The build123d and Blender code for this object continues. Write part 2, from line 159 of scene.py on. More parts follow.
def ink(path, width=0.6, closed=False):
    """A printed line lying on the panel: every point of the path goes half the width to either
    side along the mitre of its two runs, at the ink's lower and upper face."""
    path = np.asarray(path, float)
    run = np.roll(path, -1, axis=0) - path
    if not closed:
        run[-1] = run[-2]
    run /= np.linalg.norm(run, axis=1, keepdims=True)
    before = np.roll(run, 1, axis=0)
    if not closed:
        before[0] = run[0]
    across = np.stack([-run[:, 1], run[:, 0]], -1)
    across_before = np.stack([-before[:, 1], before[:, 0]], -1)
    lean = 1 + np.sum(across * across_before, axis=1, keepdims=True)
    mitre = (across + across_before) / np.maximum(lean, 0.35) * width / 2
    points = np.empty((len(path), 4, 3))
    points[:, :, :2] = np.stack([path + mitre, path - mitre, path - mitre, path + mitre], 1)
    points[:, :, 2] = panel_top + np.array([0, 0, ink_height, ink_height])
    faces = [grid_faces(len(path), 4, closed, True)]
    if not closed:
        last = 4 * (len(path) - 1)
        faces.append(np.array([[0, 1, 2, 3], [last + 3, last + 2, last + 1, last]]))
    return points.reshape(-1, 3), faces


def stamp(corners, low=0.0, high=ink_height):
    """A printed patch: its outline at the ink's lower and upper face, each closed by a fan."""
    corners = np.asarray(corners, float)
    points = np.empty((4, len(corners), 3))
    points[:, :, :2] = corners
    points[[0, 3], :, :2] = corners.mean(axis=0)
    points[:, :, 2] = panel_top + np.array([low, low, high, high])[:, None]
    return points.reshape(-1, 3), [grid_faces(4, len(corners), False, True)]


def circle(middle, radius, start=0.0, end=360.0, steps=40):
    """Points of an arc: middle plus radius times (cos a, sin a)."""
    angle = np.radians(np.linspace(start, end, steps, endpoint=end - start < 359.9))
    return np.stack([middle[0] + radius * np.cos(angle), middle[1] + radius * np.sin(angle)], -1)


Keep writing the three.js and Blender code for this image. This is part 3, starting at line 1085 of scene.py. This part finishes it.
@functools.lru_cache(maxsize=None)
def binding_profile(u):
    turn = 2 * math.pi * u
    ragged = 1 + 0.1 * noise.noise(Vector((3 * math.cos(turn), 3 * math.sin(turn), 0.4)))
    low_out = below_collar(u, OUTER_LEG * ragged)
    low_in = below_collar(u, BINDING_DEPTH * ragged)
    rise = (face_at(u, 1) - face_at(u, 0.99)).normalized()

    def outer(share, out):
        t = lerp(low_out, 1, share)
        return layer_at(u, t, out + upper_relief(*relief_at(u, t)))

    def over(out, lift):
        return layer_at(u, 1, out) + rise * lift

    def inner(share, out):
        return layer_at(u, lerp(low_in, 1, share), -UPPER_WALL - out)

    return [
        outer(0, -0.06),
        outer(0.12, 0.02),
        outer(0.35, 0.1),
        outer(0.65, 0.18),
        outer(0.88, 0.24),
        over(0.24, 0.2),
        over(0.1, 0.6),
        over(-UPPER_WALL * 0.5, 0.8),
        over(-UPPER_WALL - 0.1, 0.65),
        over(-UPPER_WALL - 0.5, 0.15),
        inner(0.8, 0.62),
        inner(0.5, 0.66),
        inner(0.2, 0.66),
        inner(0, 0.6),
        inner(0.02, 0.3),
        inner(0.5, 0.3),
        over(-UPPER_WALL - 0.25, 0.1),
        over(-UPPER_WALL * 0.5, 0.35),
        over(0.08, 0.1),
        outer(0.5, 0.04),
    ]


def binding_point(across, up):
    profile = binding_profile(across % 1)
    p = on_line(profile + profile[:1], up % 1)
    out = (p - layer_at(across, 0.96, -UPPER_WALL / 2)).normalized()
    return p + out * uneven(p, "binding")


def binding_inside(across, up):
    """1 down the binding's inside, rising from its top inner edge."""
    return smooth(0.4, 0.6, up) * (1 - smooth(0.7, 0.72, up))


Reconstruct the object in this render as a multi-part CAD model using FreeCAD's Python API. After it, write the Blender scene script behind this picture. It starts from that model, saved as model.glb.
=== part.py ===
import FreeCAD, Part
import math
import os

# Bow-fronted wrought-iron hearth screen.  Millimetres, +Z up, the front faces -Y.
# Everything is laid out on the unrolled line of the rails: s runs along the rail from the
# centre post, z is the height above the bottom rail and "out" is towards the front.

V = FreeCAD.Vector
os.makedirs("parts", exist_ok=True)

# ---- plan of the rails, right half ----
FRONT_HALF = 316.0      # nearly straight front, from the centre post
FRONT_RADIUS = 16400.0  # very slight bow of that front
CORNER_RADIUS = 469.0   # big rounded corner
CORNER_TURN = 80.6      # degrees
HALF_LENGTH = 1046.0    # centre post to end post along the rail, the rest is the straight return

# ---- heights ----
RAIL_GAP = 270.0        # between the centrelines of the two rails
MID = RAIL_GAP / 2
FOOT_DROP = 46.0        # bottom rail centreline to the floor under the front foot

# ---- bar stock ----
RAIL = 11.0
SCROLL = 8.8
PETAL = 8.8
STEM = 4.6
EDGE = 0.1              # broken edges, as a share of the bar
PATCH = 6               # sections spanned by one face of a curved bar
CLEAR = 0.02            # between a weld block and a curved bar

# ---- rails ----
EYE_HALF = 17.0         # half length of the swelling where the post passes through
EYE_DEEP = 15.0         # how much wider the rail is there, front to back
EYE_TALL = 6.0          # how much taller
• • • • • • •
Exercise ::
Print out the whole listing exactly as it appears.

Completed task ::
The build123d and Blender code for this object continues. Write part 2, from line 159 of scene.py on. More parts follow.
def ink(path, width=0.6, closed=False):
    """A printed line lying on the panel: every point of the path goes half the width to either
    side along the mitre of its two runs, at the ink's lower and upper face."""
    path = np.asarray(path, float)
    run = np.roll(path, -1, axis=0) - path
    if not closed:
        run[-1] = run[-2]
    run /= np.linalg.norm(run, axis=1, keepdims=True)
    before = np.roll(run, 1, axis=0)
    if not closed:
        before[0] = run[0]
    across = np.stack([-run[:, 1], run[:, 0]], -1)
    across_before = np.stack([-before[:, 1], before[:, 0]], -1)
    lean = 1 + np.sum(across * across_before, axis=1, keepdims=True)
    mitre = (across + across_before) / np.maximum(lean, 0.35) * width / 2
    points = np.empty((len(path), 4, 3))
    points[:, :, :2] = np.stack([path + mitre, path - mitre, path - mitre, path + mitre], 1)
    points[:, :, 2] = panel_top + np.array([0, 0, ink_height, ink_height])
    faces = [grid_faces(len(path), 4, closed, True)]
    if not closed:
        last = 4 * (len(path) - 1)
        faces.append(np.array([[0, 1, 2, 3], [last + 3, last + 2, last + 1, last]]))
    return points.reshape(-1, 3), faces


def stamp(corners, low=0.0, high=ink_height):
    """A printed patch: its outline at the ink's lower and upper face, each closed by a fan."""
    corners = np.asarray(corners, float)
    points = np.empty((4, len(corners), 3))
    points[:, :, :2] = corners
    points[[0, 3], :, :2] = corners.mean(axis=0)
    points[:, :, 2] = panel_top + np.array([low, low, high, high])[:, None]
    return points.reshape(-1, 3), [grid_faces(4, len(corners), False, True)]


def circle(middle, radius, start=0.0, end=360.0, steps=40):
    """Points of an arc: middle plus radius times (cos a, sin a)."""
    angle = np.radians(np.linspace(start, end, steps, endpoint=end - start < 359.9))
    return np.stack([middle[0] + radius * np.cos(angle), middle[1] + radius * np.sin(angle)], -1)


Keep writing the three.js and Blender code for this image. This is part 3, starting at line 1085 of scene.py. This part finishes it.
@functools.lru_cache(maxsize=None)
def binding_profile(u):
    turn = 2 * math.pi * u
    ragged = 1 + 0.1 * noise.noise(Vector((3 * math.cos(turn), 3 * math.sin(turn), 0.4)))
    low_out = below_collar(u, OUTER_LEG * ragged)
    low_in = below_collar(u, BINDING_DEPTH * ragged)
    rise = (face_at(u, 1) - face_at(u, 0.99)).normalized()

    def outer(share, out):
        t = lerp(low_out, 1, share)
        return layer_at(u, t, out + upper_relief(*relief_at(u, t)))

    def over(out, lift):
        return layer_at(u, 1, out) + rise * lift

    def inner(share, out):
        return layer_at(u, lerp(low_in, 1, share), -UPPER_WALL - out)

    return [
        outer(0, -0.06),
        outer(0.12, 0.02),
        outer(0.35, 0.1),
        outer(0.65, 0.18),
        outer(0.88, 0.24),
        over(0.24, 0.2),
        over(0.1, 0.6),
        over(-UPPER_WALL * 0.5, 0.8),
        over(-UPPER_WALL - 0.1, 0.65),
        over(-UPPER_WALL - 0.5, 0.15),
        inner(0.8, 0.62),
        inner(0.5, 0.66),
        inner(0.2, 0.66),
        inner(0, 0.6),
        inner(0.02, 0.3),
        inner(0.5, 0.3),
        over(-UPPER_WALL - 0.25, 0.1),
        over(-UPPER_WALL * 0.5, 0.35),
        over(0.08, 0.1),
        outer(0.5, 0.04),
    ]


def binding_point(across, up):
    profile = binding_profile(across % 1)
    p = on_line(profile + profile[:1], up % 1)
    out = (p - layer_at(across, 0.96, -UPPER_WALL / 2)).normalized()
    return p + out * uneven(p, "binding")


def binding_inside(across, up):
    """1 down the binding's inside, rising from its top inner edge."""
    return smooth(0.4, 0.6, up) * (1 - smooth(0.7, 0.72, up))


Reconstruct the object in this render as a multi-part CAD model using FreeCAD's Python API. After it, write the Blender scene script behind this picture. It starts from that model, saved as model.glb.
=== part.py ===
import FreeCAD, Part
import math
import os

# Bow-fronted wrought-iron hearth screen.  Millimetres, +Z up, the front faces -Y.
# Everything is laid out on the unrolled line of the rails: s runs along the rail from the
# centre post, z is the height above the bottom rail and "out" is towards the front.

V = FreeCAD.Vector
os.makedirs("parts", exist_ok=True)

# ---- plan of the rails, right half ----
FRONT_HALF = 316.0      # nearly straight front, from the centre post
FRONT_RADIUS = 16400.0  # very slight bow of that front
CORNER_RADIUS = 469.0   # big rounded corner
CORNER_TURN = 80.6      # degrees
HALF_LENGTH = 1046.0    # centre post to end post along the rail, the rest is the straight return

# ---- heights ----
RAIL_GAP = 270.0        # between the centrelines of the two rails
MID = RAIL_GAP / 2
FOOT_DROP = 46.0        # bottom rail centreline to the floor under the front foot

# ---- bar stock ----
RAIL = 11.0
SCROLL = 8.8
PETAL = 8.8
STEM = 4.6
EDGE = 0.1              # broken edges, as a share of the bar
PATCH = 6               # sections spanned by one face of a curved bar
CLEAR = 0.02            # between a weld block and a curved bar

# ---- rails ----
EYE_HALF = 17.0         # half length of the swelling where the post passes through
EYE_DEEP = 15.0         # how much wider the rail is there, front to back
EYE_TALL = 6.0          # how much taller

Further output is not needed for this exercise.